HP iPAQ 2215
The HP iPAQ H2215 is a 400MHz Xscale-powered Windows Mobile PDA. It ships with Windows Mobile 2003 (Windows CE) and has an SDIO slot, a CompactFlash Type II slot, and bluetooth wireless functionality. The unit has a rotated 3.5" QVGA screen (240x320) which displays 16 bit color, and is powered by a 900 mAH Lithium-lon battery (or an optional 3600mAH battery which makes the unit quite a big larger.) All in all, this is a credible PDA, but I do wish it had WiFi.
I purchased this PDA because it was cheap (I got it on sale from geeks.com) and because it was capable of running Linux. Had I done a little more research I probably would have chosen another model, because it is actually a serious PITA to get Linux working on it — my system has been sitting at the boot screen where it hung during boot for days, acting as a night light because I have been busy with other projects.

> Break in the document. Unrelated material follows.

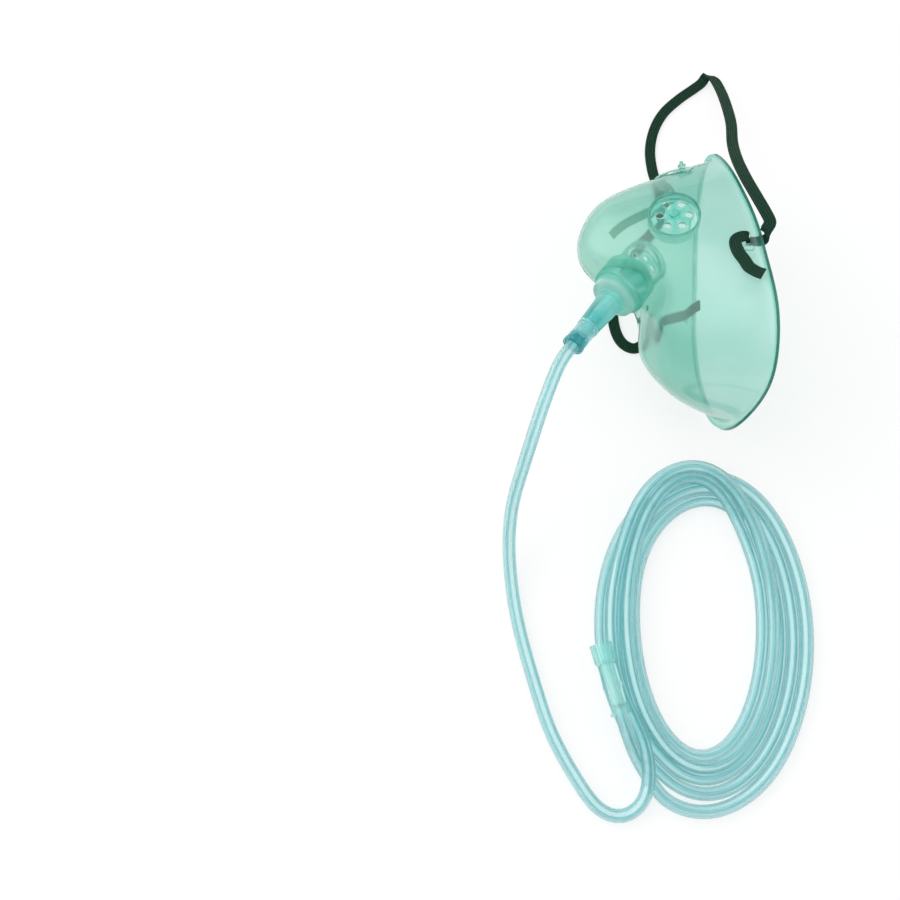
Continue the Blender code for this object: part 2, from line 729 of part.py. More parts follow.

It does not support the haret boot loader used by basically all other models, and so you must boot with LAB, a boring and broken boot loader that has no facility for debugging output but a serial cable (ever heard of USB, guys? it's here) and which often fails to boot up either the Gnome-based GPE environment or the Qt-based OPIE environment provided by Familiar Linux.
You won't want to run Windows Mobile, either, or at least I didn't; It's not until Windows Mobile 5, the version following the version included on this handheld, that Windows CE becomes worth a damn. Windows mobile 5 gets substantial performance improvements, a GPS sharing daemon, and all kinds of other goodies - not to mention that software being written today is usually only built against Windows Mobile 5. The unit was fairly reliable under Windows, although some aspects of the system leave a lot to be desired. The file manager is slow and pathetic, for example, and the included media player (a mobile version of Windows Media Player or "WiMP") is truly pathetic and you will want to replace it as quickly as possible.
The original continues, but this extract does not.